The trick is making those signs look like they belong, not like hostel notices taped to the wall. I keep a matching set of printable house rule posters in the same colours as the welcome book, so the place feels considered rather than covered in instructions. Across twelve villas, the difference between a wall of handwritten warnings and a clean, consistent sign was the difference between guests feeling policed and guests feeling looked after.

House rules examples you can copy today

Here's a compact starter set I'd be happy to leave in any of my properties. Adjust the specifics, keep the tone.

  • Welcome: Make yourself at home. A few small things keep this place lovely for you and for the guests after you.
  • Smoking: Non-smoking indoors and on the balcony. Smokers, the garden is yours.
  • Quiet: Please keep noise down after 10 p.m. out of respect for our neighbours.
  • Guests: Just the people on the booking, no extra overnight visitors without asking.
  • Pool: No lifeguard on site, please supervise children and keep glass away from the water.
  • Energy: Switch off the AC and lights when you go out, our bills thank you.
  • Check-out: Keys in the lockbox, dishwasher on, windows shut. That's it.

Seven lines. Every one gives a reason or an alternative. None of them reads like a threat.

Make your rules part of the welcome, not a wall of no

House rules are not where you show guests you're in charge. They're where you show guests you've thought about their stay. The hosts whose reviews mention how easy and comfortable everything was are almost always the ones whose rules read like care, not control, and it's one of the quiet habits behind earning 5-star reviews.

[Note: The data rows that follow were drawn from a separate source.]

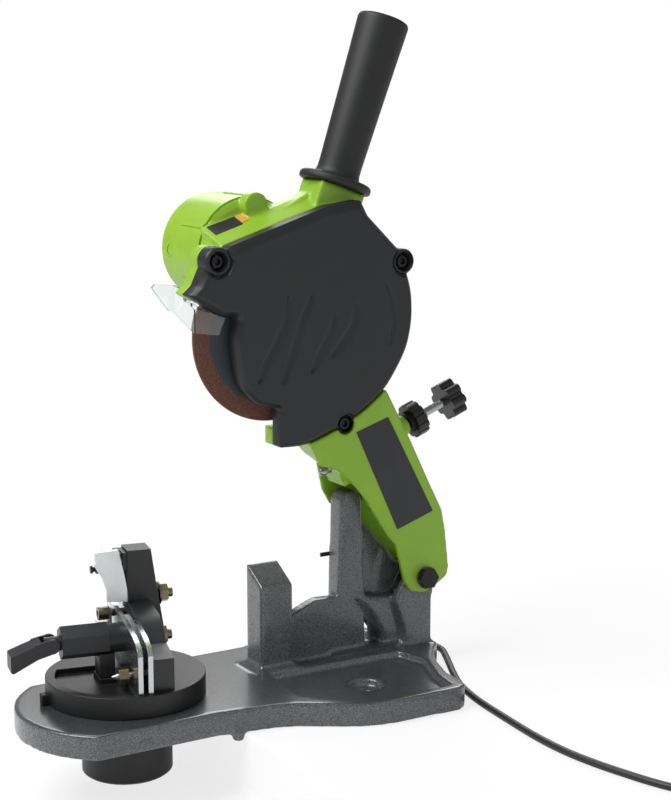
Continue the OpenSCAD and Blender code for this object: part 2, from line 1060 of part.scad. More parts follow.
// a shape across the shoulder, drawn in Y and height, from a to b along it
module on_shoulder(a, b) {
    placed()
        translate([88, 0, 381])
            rotate([0, -shoulder_turn, 0])
                translate([a, 0, 0])
                    rotate([90, 0, 90])
                        linear_extrude(height = b - a)
                            children();
}
module clipped_cheek() {
    difference() {
        polygon(near_cheek_pts);
        about(cover_mid, 1.008)
            cover_2d();
    }
}

// bare plates on the near cheek and on the shoulder
module name_plates() {
    slope = shoulder_rise / (24 - shoulder_y);
    color(black) {
        side_plate(-22.5, -22.04)
            polygon([[207, 219], [239, 229], [286, 141], [249, 129]]);
        for (f = [[5, 31.5, 7], [32, 39.2, 9]])
            on_shoulder(f[0], f[1])
                polygon([
                    for (p = [[f[2], 0.04], [20, 0.04], [20, 0.55],
                        [f[2], 0.55]])
                        [p[0], (p[0] - shoulder_y) * slope + p[1]]
                ]);
    }
}

// black cover over the operator's side of the wheel
module guard_cover() {
    color(black)
    difference() {
        union() {
            side_plate(-22.6, -8)
                cover_2d();
            side_plate(-24, -22.5)
                about(cover_mid, 0.985)
                    cover_2d();
        }
        side_plate(-8 - cover_d + cover_wall, -7)
            difference() {
                about(cover_mid, 0.965)
                    polygon(cover_pts);
                for (e = screw_ears)
                    translate([e[0], e[1]])
                        circle(r = e[2] - 0.5);
            }
        for (e = screw_ears) {
            across(e[0], e[1], -30)
                cylinder(h = 15, r = 6);
            across(e[0], e[1], -30)
                cylinder(h = 30, r = 2.6);
        }
        for (i = [0 : 3])
            side_plate(-25, -23.2)
                translate([160 + 17 * i, 268 + 6 * i])
                    rotate([0, 0, 62]) {
                        square([52, 3]);
                        translate([0, 1.5])
                            circle(r = 1.5);
                        translate([52, 1.5])
                            circle(r = 1.5);
                    }
    }
}

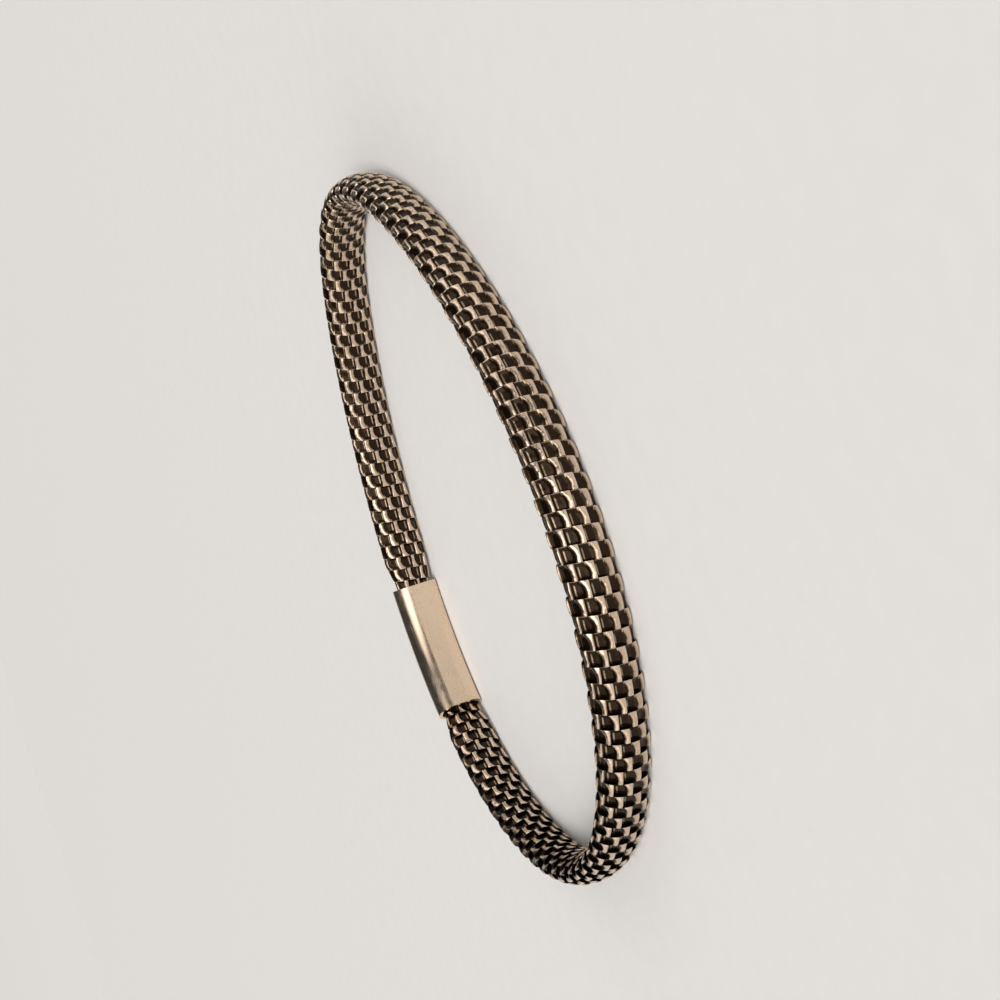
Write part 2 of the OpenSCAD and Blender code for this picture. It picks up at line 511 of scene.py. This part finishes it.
def add_stage():
    """A wide pale floor of fine plaster."""
    deselect_all()
    bpy.ops.mesh.primitive_plane_add(size=FLOOR_SIZE)
    floor = bpy.context.object
    floor.name = "floor"
    material, tree, shader = new_material("floor")
    grain = noise(tree, place_on_object(tree), *PLASTER_GRAIN)
    set_inputs(tree, shader, Base_Color=mix(tree, grain, PLASTER_DARK, PLASTER_LIGHT),
               Roughness=FLOOR_ROUGHNESS)
    paint(floor, material)


def add_key_light():
    """A soft, distant light beside the camera, which lights the floor and shows in no reflection."""
    deselect_all()
    bpy.ops.object.light_add(type="SUN")
    light = bpy.context.object
    light.name = "key"
    source = direction_from(math.radians(KEY_AZIMUTH), math.radians(KEY_ELEVATION))
    light.rotation_euler = source.to_track_quat("Z", "Y").to_euler()
    light.data.angle = math.radians(KEY_SPREAD)
    light.data.energy = KEY_STRENGTH
    light.data.color = KEY_COLOUR
    light.visible_glossy = False


def add_glow(tree, direction, colour, azimuth, elevation, spread, core, light):
    """The studio's colour with a round patch of light, full inside its core and gone past its spread."""
    middle = direction_from(math.radians(azimuth), math.radians(elevation))
    facing = node(tree, "ShaderNodeVectorMath", {"operation": "DOT_PRODUCT"}, _0=direction, _1=middle)
    edge, full = math.cos(math.radians(spread)), math.cos(math.radians(core))
    share = slope(tree, facing.outputs["Value"], edge, full, 0, 1)
    return mix(tree, share, colour, light)


def add_studio():
    """A studio that is pale at the horizon and dark above, with four soft patches of light."""
    world = bpy.data.worlds.new("studio")
    world.use_nodes = True
    tree = world.node_tree
    direction = node(tree, "ShaderNodeTexCoord").outputs["Generated"]
    height = node(tree, "ShaderNodeSeparateXYZ", Vector=direction).outputs["Z"]
    raised = slope(tree, height, *STUDIO_DARKNESS_BY_HEIGHT)
    horizon = add_glow(tree, direction, STUDIO_DIM, *PALE_SIDE)
    colour = mix(tree, raised, horizon, STUDIO_DARK)
    for soft_light in SOFT_LIGHTS:
        colour = add_glow(tree, direction, colour, *soft_light)
    set_inputs(tree, tree.nodes["Background"], Color=colour)
    bpy.context.scene.world = world
    add_key_light()


add_camera()
ribbon = wind_ribbon()
paint(ribbon, ribbon_material())
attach(ribbon, "root")
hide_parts("mesh_tube")
paint(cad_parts["clasp"], clasp_material())
add_stage()
add_studio()
bpy.context.scene.view_settings.view_transform = "Standard"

Write the handful that matter, give each one a reason, and put them where the guest actually meets the moment: in the welcome book for the full picture, and on a clean set of printable posters for the reminders that land in the moment. If you're setting up the rest of your guest experience too, my self check-in guide covers the other half of arriving smoothly. Do this once, properly, and you'll stop policing your guests and start hearing how relaxed they felt.